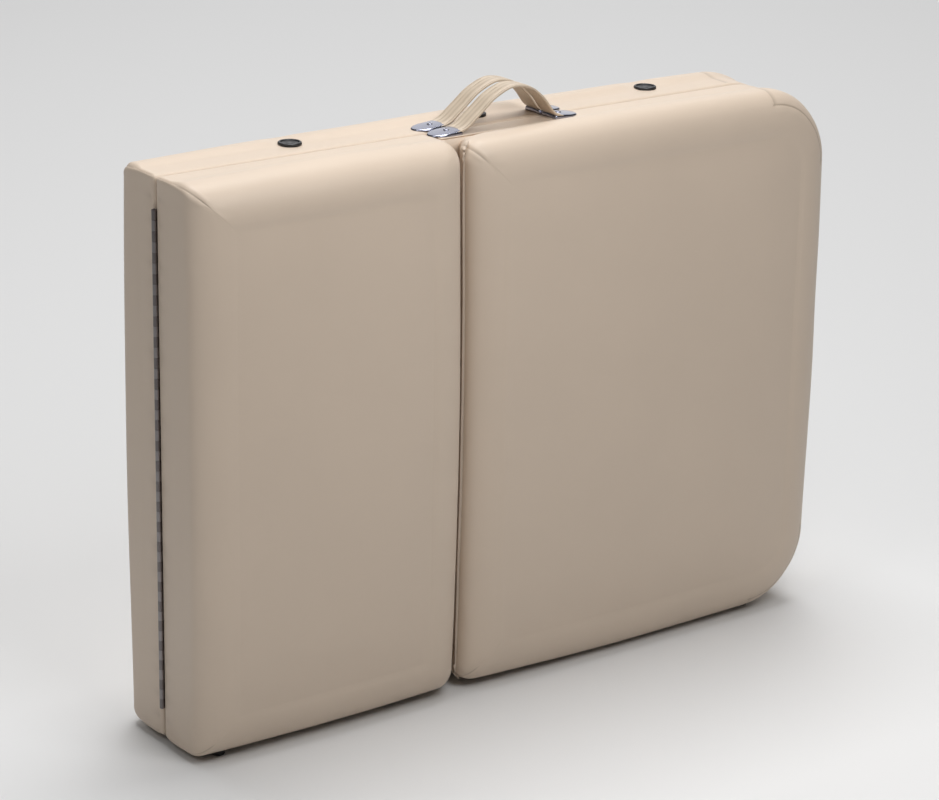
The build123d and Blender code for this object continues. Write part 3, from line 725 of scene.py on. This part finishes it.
black_plastic = plastic_finish("black_plastic", (0.012, 0.012, 0.014), 0.38, 1500, 0.25)
rubber = plastic_finish("rubber", (0.020, 0.019, 0.018), 0.65, 900, 0.4)


def turned(name, x, y, z, profile, material):
    """A turned piece: its profile, radius and height from the bottom up, swept round Z."""
    around = np.linspace(0, 2 * np.pi, 64, endpoint=False)
    r, h = np.array(profile).T[:, :, None] * mm
    points = np.stack(
        [x + r * np.cos(around), y + r * np.sin(around), z + h + 0 * around], -1
    )
    piece = shell(name, points)
    piece.data.materials.append(material)
    return piece


bend = np.linspace(0, np.pi, 12)
rim_of_vent = [(14.5, -0.9), (14.5, 0.9)]
rim_of_vent += [(12.7 + 1.8 * np.cos(a), 1.2 + 1.6 * np.sin(a)) for a in bend]
rim_of_vent += [(10.7, 1.5), (10.2, 1.3), (9.4, 1.2), (4.4, 1.2), (4.0, 1.5), (3.4, 1.7), (1.0, 1.6)]
for k, x in enumerate(vent_x):
    vent = turned("vent_%d" % k, x, vent_y, Z1 + 0.9 * mm, rim_of_vent, black_plastic)
    if k == 0:
        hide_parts("vent_discs")
    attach(vent, "foot_half")

# ---- Case feet -------------------------------------------------------------------------------
# Tapered rubber feet under the lower side, each held by a screw in its hollow.
foot_profile = [(9.3, 10.4), (9.5, 9.8), (9.4, 8.6), (8.3, 1.4), (8.0, 0.7), (7.4, 0.2), (6.6, 0.02)]
foot_profile += [(4.2, 0.02), (3.8, 0.3), (3.6, 2.5), (1.0, 2.6)]
foot_r = 9.5 * mm
feet = {"seat_case_foot": "head_half", "backrest_case_foot": "backrest", "foot_case_feet": "foot_half"}
for node, body in feet.items():
    lo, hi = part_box(node)
    middle_y = (lo.y + hi.y) / 2
    ends = (lo.x + foot_r, hi.x - foot_r)
    for k, x in enumerate(ends[:1] if hi.x - lo.x < 3 * foot_r else ends):
        name = "%s_%d" % (node.replace("case_f", "rubber_f"), k)
        foot = turned(name, x, middle_y, 0, foot_profile[::-1], rubber)
        if k == 0:
            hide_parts(node)
        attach(foot, body)

# ---- Wood, hinge and leg hardware ------------------------------------------------------------
# Frames of lacquered beech, boards of birch plywood, a nickelled piano hinge, powder-coated
# leg tubes and zinc-plated stays, brackets and catches. Their shapes stay as the frame has them.


def wood_finish(name, light, dark, way):
    """Wood: rings stretched along the grain, with short dark pores between them."""
    material = bpy.data.materials.new(name)
    material.use_nodes = True
    nodes, link = material.node_tree.nodes, material.node_tree.links.new
    surface = nodes["Principled BSDF"]
    place = nodes.new("ShaderNodeTexCoord").outputs["Object"]
    stretch = nodes.new("ShaderNodeMapping")
    stretch.inputs["Scale"].default_value = way
    link(place, stretch.inputs["Vector"])
    rings = nodes.new("ShaderNodeTexNoise")
    rings.inputs["Scale"].default_value = 1
    rings.inputs["Detail"].default_value = 6
    rings.inputs["Distortion"].default_value = 0.6
    link(stretch.outputs["Vector"], rings.inputs["Vector"])
    ramp = nodes.new("ShaderNodeValToRGB")
    ramp.color_ramp.elements[0].position = 0.35
    ramp.color_ramp.elements[0].color = (*dark, 1)
    ramp.color_ramp.elements[1].position = 0.65
    ramp.color_ramp.elements[1].color = (*light, 1)
    link(rings.outputs["Fac"], ramp.inputs["Fac"])
    link(ramp.outputs["Color"], surface.inputs["Base Color"])
    surface.inputs["Roughness"].default_value = 0.45
    bump = nodes.new("ShaderNodeBump")
    bump.inputs["Strength"].default_value = 0.2
    bump.inputs["Distance"].default_value = 0.15 * mm
    link(rings.outputs["Fac"], bump.inputs["Height"])
    link(bump.outputs["Normal"], surface.inputs["Normal"])
    return material


finishes = {
    "vinyl": vinyl,
    "strap_vinyl": strap_vinyl,
    "chrome": chrome,
    "rubber": rubber,
    "black_plastic": black_plastic,
    "plywood": wood_finish("plywood", (0.62, 0.46, 0.29), (0.47, 0.32, 0.18), (6, 60, 90)),
    "beech": wood_finish("beech", (0.56, 0.36, 0.21), (0.40, 0.23, 0.12), (30, 220, 30)),
    "hinge_steel": metal_finish("hinge_steel", (0.27, 0.25, 0.25), 0.36, 0.3),
    "leg_steel": metal_finish("leg_steel", (0.52, 0.53, 0.55), 0.42, 0.2, 0.6),
    "zinc_steel": metal_finish("zinc_steel", (0.60, 0.61, 0.62), 0.30, 0.3),
}
for part in frame["record"]["subparts"]:
    node = frame["nodes"][part["node"]]
    node.data.materials.clear()
    node.data.materials.append(finishes[part["material_slot"]])
# The head half's leaf is painted a darker tone of the same plate, a painted shade, so that the knuckles
# can be told apart.
frame["nodes"]["hinge_leaf_head"].data.materials[0] = metal_finish(
    "hinge_steel_painted_shade", (0.19, 0.17, 0.17), 0.40, 0.3)

# ---- Studio ----------------------------------------------------------------------------------
# A pale grey floor and a faint even light all round. A large soft box hangs overhead and another
# stands behind, with a small one in front and a dim one off the hinge end.
floor_mesh = bpy.data.meshes.new("floor")
floor_mesh.from_pydata([(-30, -30, 0), (30, -30, 0), (30, 30, 0), (-30, 30, 0)], [], [(0, 1, 2, 3)])
floor = bpy.data.objects.new("floor", floor_mesh)
bpy.context.scene.collection.objects.link(floor)
paper = bpy.data.materials.new("paper")
paper.use_nodes = True
paper.node_tree.nodes["Principled BSDF"].inputs["Base Color"].default_value = (0.76, 0.76, 0.76, 1)
paper.node_tree.nodes["Principled BSDF"].inputs["Roughness"].default_value = 0.9
floor_mesh.materials.append(paper)

world = bpy.data.worlds.new("studio")
world.use_nodes = True
world.node_tree.nodes["Background"].inputs["Color"].default_value = (1, 1, 1, 1)
world.node_tree.nodes["Background"].inputs["Strength"].default_value = 0.06
bpy.context.scene.world = world


def soft_box(name, place, aim, size, power):
    """A square area light at a place, turned to face its aim."""
    light = bpy.data.lights.new(name, "AREA")
    light.size = size
    light.energy = power
    box = bpy.data.objects.new(name, light)
    box.location = place
    box.rotation_euler = (Vector(aim) - Vector(place)).to_track_quat("-Z", "Y").to_euler()
    bpy.context.scene.collection.objects.link(box)


soft_box("ceiling", (0.9, 1.3, 6.5), (0.9, 1.3, 0), 4, 350)
soft_box("back_panel", (4.4, 5.6, 3.2), (0, 0, 0.6), 6, 110)
soft_box("front_top", (-0.1, -1.05, 1.65), (0, -0.1, 0.75), 0.9, 11.5)
soft_box("hinge_side", (-1.7, -0.35, 1.65), (-0.4, 0, 0.7), 0.8, 5)

# ---- Camera ----------------------------------------------------------------------------------
# At a standing person's eye level, off the hinge end, with a long lens and a slight roll.
camera = bpy.data.cameras.new("camera")
camera.lens = 117.05
camera.sensor_width = 36
eye = bpy.data.objects.new("camera", camera)
stand = Vector((-2.1843, -2.9107, 1.6102))
target = Vector((-0.02956, 0, 0.35556))
roll = np.radians(1.069)
look = (target - stand).to_track_quat("-Z", "Y").to_matrix().to_4x4()
eye.matrix_world = Matrix.Translation(stand) @ look @ Matrix.Rotation(roll, 4, "Z")
bpy.context.scene.collection.objects.link(eye)
bpy.context.scene.camera = eye
bpy.context.scene.view_settings.view_transform = "Standard"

◆ ◆ ◆ ◆

◆ **EXERCISE DETAILS**
Write out all the data again, exactly as it appears.

◆ **WRITTEN RESPONSE**
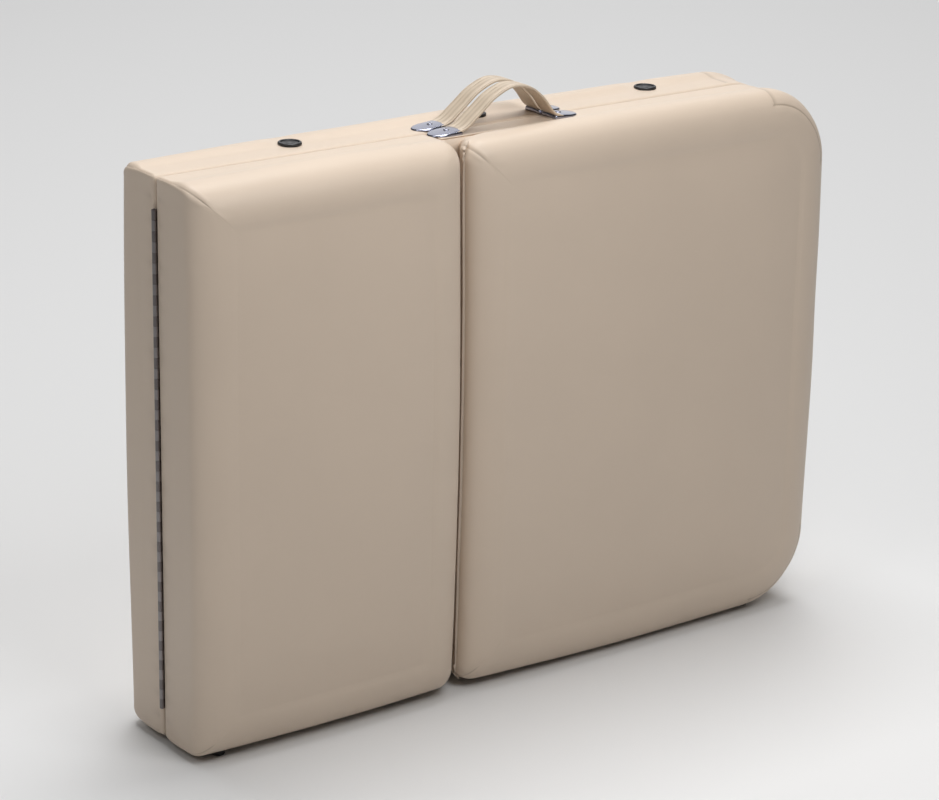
The build123d and Blender code for this object continues. Write part 3, from line 725 of scene.py on. This part finishes it.
black_plastic = plastic_finish("black_plastic", (0.012, 0.012, 0.014), 0.38, 1500, 0.25)
rubber = plastic_finish("rubber", (0.020, 0.019, 0.018), 0.65, 900, 0.4)


def turned(name, x, y, z, profile, material):
    """A turned piece: its profile, radius and height from the bottom up, swept round Z."""
    around = np.linspace(0, 2 * np.pi, 64, endpoint=False)
    r, h = np.array(profile).T[:, :, None] * mm
    points = np.stack(
        [x + r * np.cos(around), y + r * np.sin(around), z + h + 0 * around], -1
    )
    piece = shell(name, points)
    piece.data.materials.append(material)
    return piece


bend = np.linspace(0, np.pi, 12)
rim_of_vent = [(14.5, -0.9), (14.5, 0.9)]
rim_of_vent += [(12.7 + 1.8 * np.cos(a), 1.2 + 1.6 * np.sin(a)) for a in bend]
rim_of_vent += [(10.7, 1.5), (10.2, 1.3), (9.4, 1.2), (4.4, 1.2), (4.0, 1.5), (3.4, 1.7), (1.0, 1.6)]
for k, x in enumerate(vent_x):
    vent = turned("vent_%d" % k, x, vent_y, Z1 + 0.9 * mm, rim_of_vent, black_plastic)
    if k == 0:
        hide_parts("vent_discs")
    attach(vent, "foot_half")

# ---- Case feet -------------------------------------------------------------------------------
# Tapered rubber feet under the lower side, each held by a screw in its hollow.
foot_profile = [(9.3, 10.4), (9.5, 9.8), (9.4, 8.6), (8.3, 1.4), (8.0, 0.7), (7.4, 0.2), (6.6, 0.02)]
foot_profile += [(4.2, 0.02), (3.8, 0.3), (3.6, 2.5), (1.0, 2.6)]
foot_r = 9.5 * mm
feet = {"seat_case_foot": "head_half", "backrest_case_foot": "backrest", "foot_case_feet": "foot_half"}
for node, body in feet.items():
    lo, hi = part_box(node)
    middle_y = (lo.y + hi.y) / 2
    ends = (lo.x + foot_r, hi.x - foot_r)
    for k, x in enumerate(ends[:1] if hi.x - lo.x < 3 * foot_r else ends):
        name = "%s_%d" % (node.replace("case_f", "rubber_f"), k)
        foot = turned(name, x, middle_y, 0, foot_profile[::-1], rubber)
        if k == 0:
            hide_parts(node)
        attach(foot, body)

# ---- Wood, hinge and leg hardware ------------------------------------------------------------
# Frames of lacquered beech, boards of birch plywood, a nickelled piano hinge, powder-coated
# leg tubes and zinc-plated stays, brackets and catches. Their shapes stay as the frame has them.


def wood_finish(name, light, dark, way):
    """Wood: rings stretched along the grain, with short dark pores between them."""
    material = bpy.data.materials.new(name)
    material.use_nodes = True
    nodes, link = material.node_tree.nodes, material.node_tree.links.new
    surface = nodes["Principled BSDF"]
    place = nodes.new("ShaderNodeTexCoord").outputs["Object"]
    stretch = nodes.new("ShaderNodeMapping")
    stretch.inputs["Scale"].default_value = way
    link(place, stretch.inputs["Vector"])
    rings = nodes.new("ShaderNodeTexNoise")
    rings.inputs["Scale"].default_value = 1
    rings.inputs["Detail"].default_value = 6
    rings.inputs["Distortion"].default_value = 0.6
    link(stretch.outputs["Vector"], rings.inputs["Vector"])
    ramp = nodes.new("ShaderNodeValToRGB")
    ramp.color_ramp.elements[0].position = 0.35
    ramp.color_ramp.elements[0].color = (*dark, 1)
    ramp.color_ramp.elements[1].position = 0.65
    ramp.color_ramp.elements[1].color = (*light, 1)
    link(rings.outputs["Fac"], ramp.inputs["Fac"])
    link(ramp.outputs["Color"], surface.inputs["Base Color"])
    surface.inputs["Roughness"].default_value = 0.45
    bump = nodes.new("ShaderNodeBump")
    bump.inputs["Strength"].default_value = 0.2
    bump.inputs["Distance"].default_value = 0.15 * mm
    link(rings.outputs["Fac"], bump.inputs["Height"])
    link(bump.outputs["Normal"], surface.inputs["Normal"])
    return material


finishes = {
    "vinyl": vinyl,
    "strap_vinyl": strap_vinyl,
    "chrome": chrome,
    "rubber": rubber,
    "black_plastic": black_plastic,
    "plywood": wood_finish("plywood", (0.62, 0.46, 0.29), (0.47, 0.32, 0.18), (6, 60, 90)),
    "beech": wood_finish("beech", (0.56, 0.36, 0.21), (0.40, 0.23, 0.12), (30, 220, 30)),
    "hinge_steel": metal_finish("hinge_steel", (0.27, 0.25, 0.25), 0.36, 0.3),
    "leg_steel": metal_finish("leg_steel", (0.52, 0.53, 0.55), 0.42, 0.2, 0.6),
    "zinc_steel": metal_finish("zinc_steel", (0.60, 0.61, 0.62), 0.30, 0.3),
}
for part in frame["record"]["subparts"]:
    node = frame["nodes"][part["node"]]
    node.data.materials.clear()
    node.data.materials.append(finishes[part["material_slot"]])
# The head half's leaf is painted a darker tone of the same plate, a painted shade, so that the knuckles
# can be told apart.
frame["nodes"]["hinge_leaf_head"].data.materials[0] = metal_finish(
    "hinge_steel_painted_shade", (0.19, 0.17, 0.17), 0.40, 0.3)

# ---- Studio ----------------------------------------------------------------------------------
# A pale grey floor and a faint even light all round. A large soft box hangs overhead and another
# stands behind, with a small one in front and a dim one off the hinge end.
floor_mesh = bpy.data.meshes.new("floor")
floor_mesh.from_pydata([(-30, -30, 0), (30, -30, 0), (30, 30, 0), (-30, 30, 0)], [], [(0, 1, 2, 3)])
floor = bpy.data.objects.new("floor", floor_mesh)
bpy.context.scene.collection.objects.link(floor)
paper = bpy.data.materials.new("paper")
paper.use_nodes = True
paper.node_tree.nodes["Principled BSDF"].inputs["Base Color"].default_value = (0.76, 0.76, 0.76, 1)
paper.node_tree.nodes["Principled BSDF"].inputs["Roughness"].default_value = 0.9
floor_mesh.materials.append(paper)

world = bpy.data.worlds.new("studio")
world.use_nodes = True
world.node_tree.nodes["Background"].inputs["Color"].default_value = (1, 1, 1, 1)
world.node_tree.nodes["Background"].inputs["Strength"].default_value = 0.06
bpy.context.scene.world = world


def soft_box(name, place, aim, size, power):
    """A square area light at a place, turned to face its aim."""
    light = bpy.data.lights.new(name, "AREA")
    light.size = size
    light.energy = power
    box = bpy.data.objects.new(name, light)
    box.location = place
    box.rotation_euler = (Vector(aim) - Vector(place)).to_track_quat("-Z", "Y").to_euler()
    bpy.context.scene.collection.objects.link(box)


soft_box("ceiling", (0.9, 1.3, 6.5), (0.9, 1.3, 0), 4, 350)
soft_box("back_panel", (4.4, 5.6, 3.2), (0, 0, 0.6), 6, 110)
soft_box("front_top", (-0.1, -1.05, 1.65), (0, -0.1, 0.75), 0.9, 11.5)
soft_box("hinge_side", (-1.7, -0.35, 1.65), (-0.4, 0, 0.7), 0.8, 5)

# ---- Camera ----------------------------------------------------------------------------------
# At a standing person's eye level, off the hinge end, with a long lens and a slight roll.
camera = bpy.data.cameras.new("camera")
camera.lens = 117.05
camera.sensor_width = 36
eye = bpy.data.objects.new("camera", camera)
stand = Vector((-2.1843, -2.9107, 1.6102))
target = Vector((-0.02956, 0, 0.35556))
roll = np.radians(1.069)
look = (target - stand).to_track_quat("-Z", "Y").to_matrix().to_4x4()
eye.matrix_world = Matrix.Translation(stand) @ look @ Matrix.Rotation(roll, 4, "Z")
bpy.context.scene.collection.objects.link(eye)
bpy.context.scene.camera = eye
bpy.context.scene.view_settings.view_transform = "Standard"